Extract the final stretch of the data: the line that contains "attach(piece, body)" and every line after it, unaltered, and no other lines.
::::
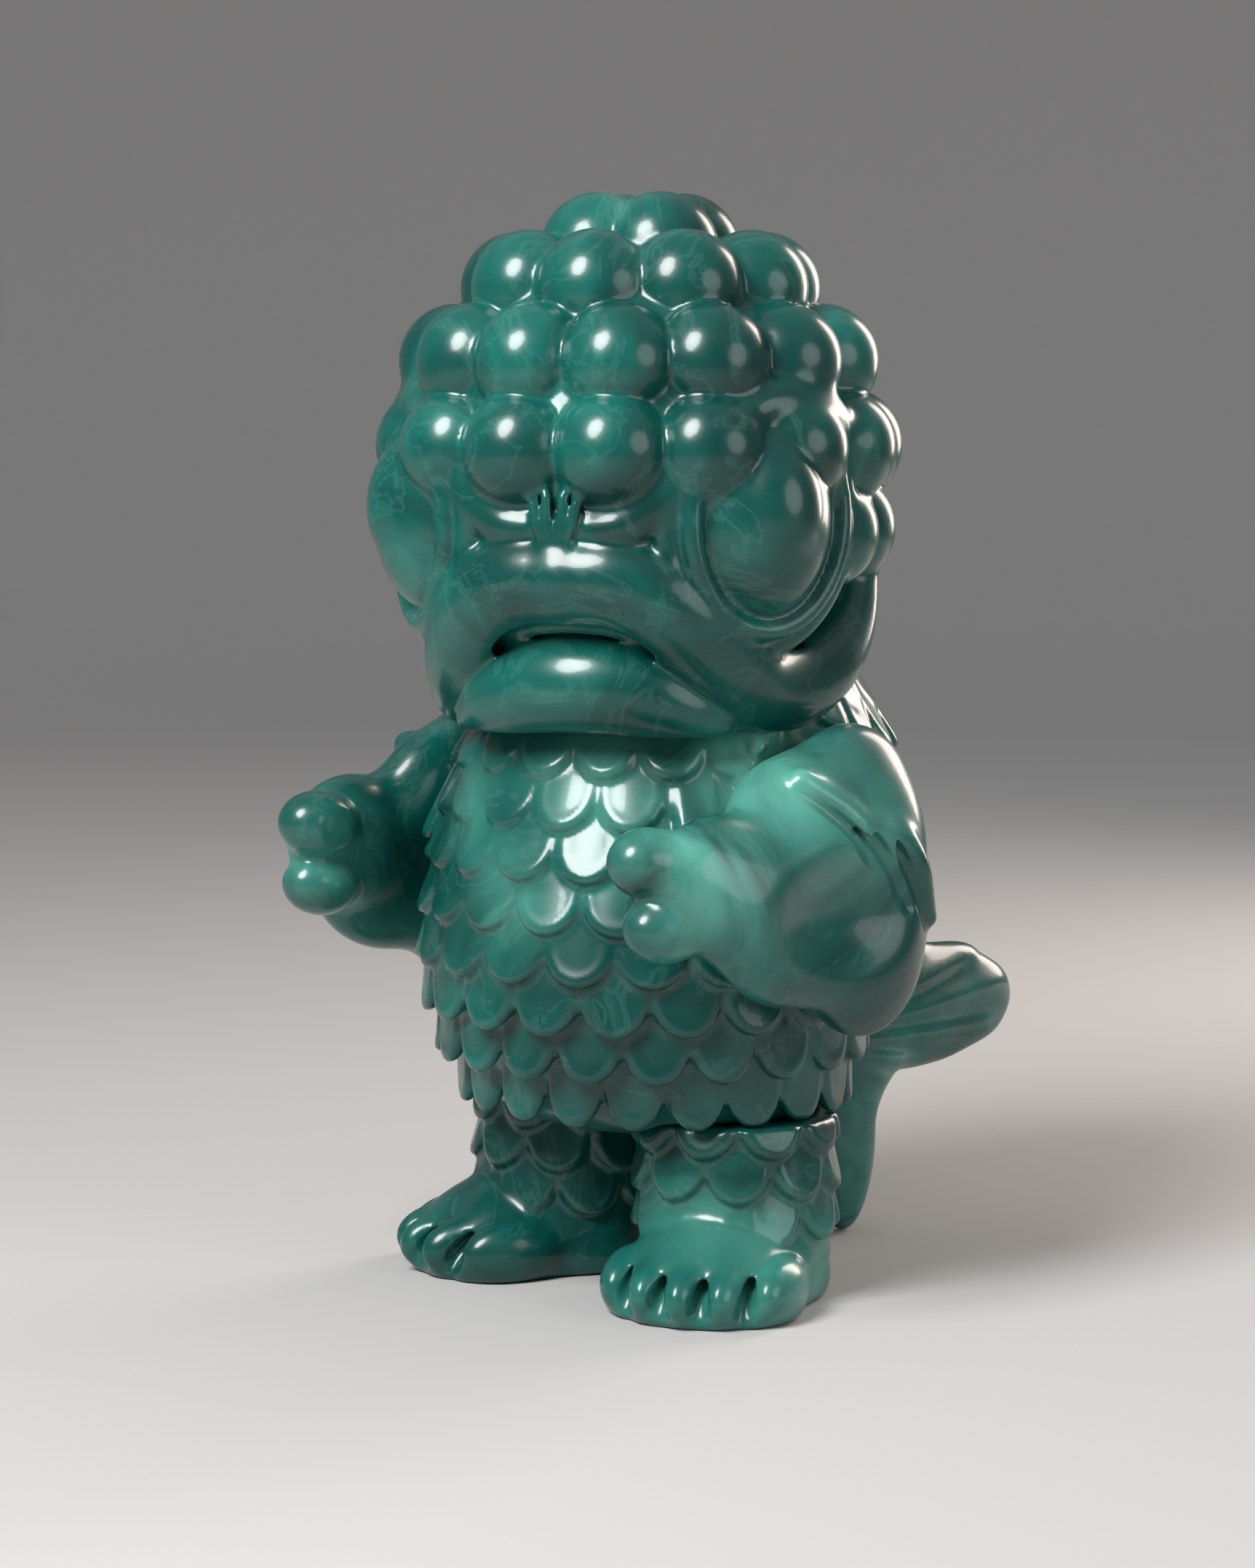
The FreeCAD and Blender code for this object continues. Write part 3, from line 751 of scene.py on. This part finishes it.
def make_floor():
    """A wide pale bowl in metres: a flat floor that curves up into a far wall all round."""
    profile = [(FLOOR_RADIUS * share, 0.0) for share in (0.25, 0.5, 1.0)]
    for step in range(1, 13):
        bend = math.pi / 2 * step / 12
        profile.append((FLOOR_RADIUS + WALL_BEND * math.sin(bend), WALL_BEND - WALL_BEND * math.cos(bend)))
    profile.append((FLOOR_RADIUS + WALL_BEND, WALL_TOP))
    count = 64
    points = []
    for radius, height in profile:
        for step in range(count):
            turn = 2 * math.pi * step / count
            points.append((radius * math.cos(turn), radius * math.sin(turn), height))
    faces = [tuple(range(count))]
    for ring in range(len(profile) - 1):
        for step in range(count):
            following = (step + 1) % count
            low, high = ring * count, (ring + 1) * count
            faces.append((low + step, high + step, high + following, low + following))
    mesh = bpy.data.meshes.new("floor")
    mesh.from_pydata(points, [], faces)
    mesh.polygons.foreach_set("use_smooth", [True] * len(faces))
    floor = bpy.data.objects.new("floor", mesh)
    bpy.context.scene.collection.objects.link(floor)
    material = bpy.data.materials.new("floor")
    material.use_nodes = True
    shader = material.node_tree.nodes["Principled BSDF"]
    shader.inputs["Base Color"].default_value = (0.50, 0.49, 0.48, 1)
    shader.inputs["Roughness"].default_value = 0.9
    shader.inputs["Specular IOR Level"].default_value = 0.1
    mesh.materials.append(material)


def make_lights():
    """A big soft key, a weaker fill, a warm rim from behind and a plain pale sky."""
    middle = seen_from_camera(0, 0, 0.11)
    emitter("key", seen_from_camera(-0.35, 0.45, 0.62), (0.34, 0.46), 8.5, middle)
    emitter("fill", seen_from_camera(0.7, 0.5, 0.35), (0.6, 0.6), 2.0, middle)
    emitter("rim", seen_from_camera(0.42, -0.40, 0.32), (0.2, 0.5), 2.2, middle, (1.0, 0.86, 0.78))
    world = bpy.data.worlds.new("world")
    world.use_nodes = True
    sky = world.node_tree.nodes["Background"]
    sky.inputs["Color"].default_value = (0.80, 0.82, 0.85, 1)
    sky.inputs["Strength"].default_value = 0.42
    bpy.context.scene.world = world
    bpy.context.scene.view_settings.view_transform = "Standard"


# Where the vinyl is sea-foam pale: centre in millimetres from the neck's axis, reach and strength.
PALE_SPOTS = {
    "left_arm": (((47, -40, 84), 13, 0.85), ((46, -16, 97), 14, 0.95), ((58, -6, 92), 11, 0.6)),
    "right_arm": (((-44, -44, 80), 10, 0.35),),
    "torso": (((20, -32, 99), 12, 0.7), ((4, -44, 76), 9, 0.45), ((34, -16, 104), 14, 0.9),
              ((-14, -40, 90), 9, 0.4)),
    "left_leg": (((30, -12, 14), 12, 0.55),),
}


def build_figure():
    """Sculpts every moulded piece, paints it and rides it on its CAD body."""
    pieces = {
        "torso": sculpt_torso(),
        "head": sculpt_head(),
        "left_arm": sculpt_arm("left_arm", False),
        "right_arm": sculpt_arm("right_arm", True),
        "left_leg": sculpt_leg("left_leg", False),
        "right_leg": sculpt_leg("right_leg", True),
        "tail": sculpt_tail(),
    }
    vinyl = marbled_vinyl()
    for body, piece in pieces.items():
        piece.data.materials.append(vinyl)
        paint_pale(piece, PALE_SPOTS.get(body, ()))
        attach(piece, body)
        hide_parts(f"{body}_shell")


build_figure()
make_camera()
make_floor()
make_lights()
::::
**Solution for this problem**
        attach(piece, body)
        hide_parts(f"{body}_shell")


build_figure()
make_camera()
make_floor()
make_lights()